The dramatic moment
Towards the end of Annie Baker’s Circle Mirror Transformation (Royal Court/Haggerston, running till 3 August), the drama teacher/life coach Marty asks the four members of her class to write a secret they have never told anyone on a slip of paper. She’ll do the same. They will each then take a random slip from the pile and read it to the group.
It’s a wonderfully economic example of the need to situate drama in the live moment onstage, rather than simply in the stories of the various characters. From the moment the task is set the atmosphere crackles with a sense of possibility, for the characters and the audience alike.
The task draws the audience into the situation. We might ask ourselves: how would I respond? What would my special secret be? Would I dare to write something meaningful or would I play it safe, coming up with some tame, socially acceptable secret?
Engaged in this game the paper slips themselves become objects charged with meaning, charged with the power to transform the lives onstage. They are no longer just scraps of paper torn from a random sheet. They matter to us now.
And then as the secrets are revealed in turn we learn the limits of anonymity in a group this size.

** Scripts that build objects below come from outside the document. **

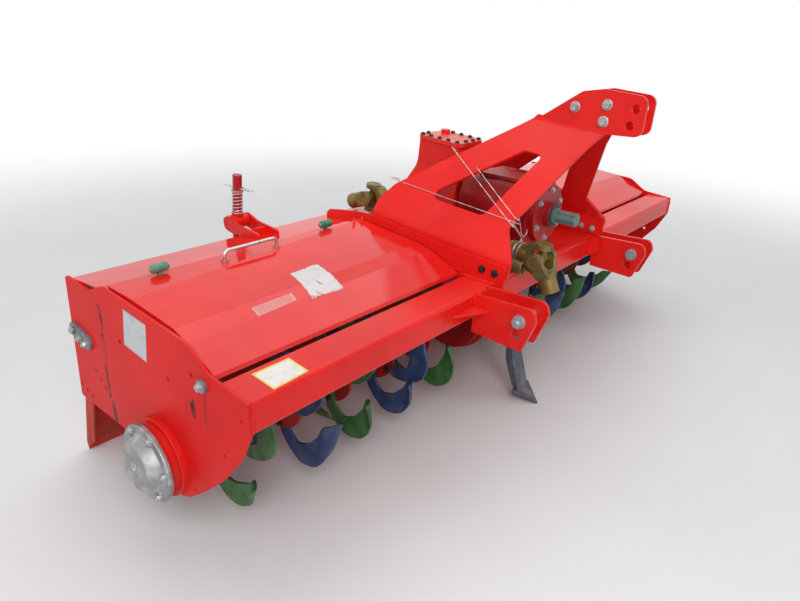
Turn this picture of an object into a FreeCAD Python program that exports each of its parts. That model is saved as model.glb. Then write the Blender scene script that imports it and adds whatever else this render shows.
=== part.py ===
import FreeCAD, Part
import math
import os

# Three-point mounted rotavator: side plates, front beam, two lifting hood lids,
# bladed rotor driven at the centre, trailing board on two sprung rods.
# Millimetres. All outlines are given from the lower hitch pins: x across the
# machine, y rearwards, z up. The finished pieces are then moved so that the
# ground is z = 0 and the origin lies under the middle of the machine.

V = FreeCAD.Vector
NEAR, FAR = -1, 1

# Main dimensions
WIDTH = 2512.0            # over the side plates
SIDE_T = 8.0              # side plate thickness
BLADE_R = 236.0           # rotor axis to blade tip
STAND = 27.0              # blade tips above the ground, the plough point carries the front
ROTOR_Y = 506.0           # rotor axis behind the hitch pins
ROTOR_Z = -271.0          # rotor axis below the hitch pins
GROUND_Z = ROTOR_Z - BLADE_R - STAND
RUN_FIT = 0.05            # radial clearance of a turning fit
PIN_FIT = 0.3             # radial clearance of a hinge pin

# Front beam, a rectangular tube
BEAM_Y = 151.0            # front face
BEAM_DEPTH = 113.0
BEAM_HEIGHT = 80.0
BEAM_TOP = 36.0
BEAM_WALL = 6.0
BEAM_CORNER = 12.0

# Side plates
PLATE_REAR = 916.0        # rear edge at the top
PLATE_LOW = -290.0        # lower edge behind the bearing
BEARING_LOBE_R = 107.0    # round bottom of the plate under the bearing
# small holes through the plate: (y, z, radius)
PLATE_HOLES = (
    (753.0, -30.0, 6.0),
    (657.0, -12.0, 6.0),
    (446.0, -29.0, 6.0),
    (347.0, 22.0, 6.0),
    (357.0, -60.0, 6.0),
    (244.0, -136.0, 6.0),
    (371.0, -247.0, 5.0),
    (377.0, -306.0, 5.0),
    (176.0, -15.0, 4.0),
    (929.0, -248.0, 6.0),
    (899.0, -256.0, 6.0),
    (873.0, -265.0, 6.0),
)

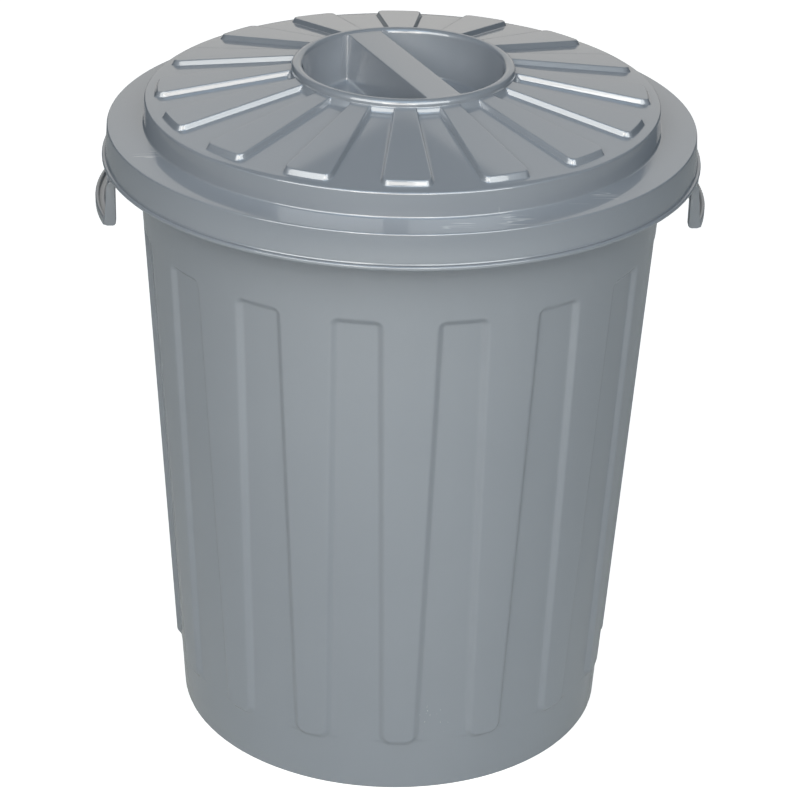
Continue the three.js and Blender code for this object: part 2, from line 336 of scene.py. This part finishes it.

We feel we can trace each secret to its owner with patient deduction. Surely that’s a male secret, that’s a female one? If that’s Theresa’s secret then it can’t be Lauren’s, and so on.
As the group read the secrets aloud we read their faces for clues. We see them reacting and dissembling, trying to work it all out for themselves as the possibilities unfold. We are all engaged in the same action, audience and characters combined in the dramatic moment.
It’s a remarkable scene from a delicately powerful play, with generous performances and the best use of a site-specific location I’ve seen. Catch it if you can by Saturday.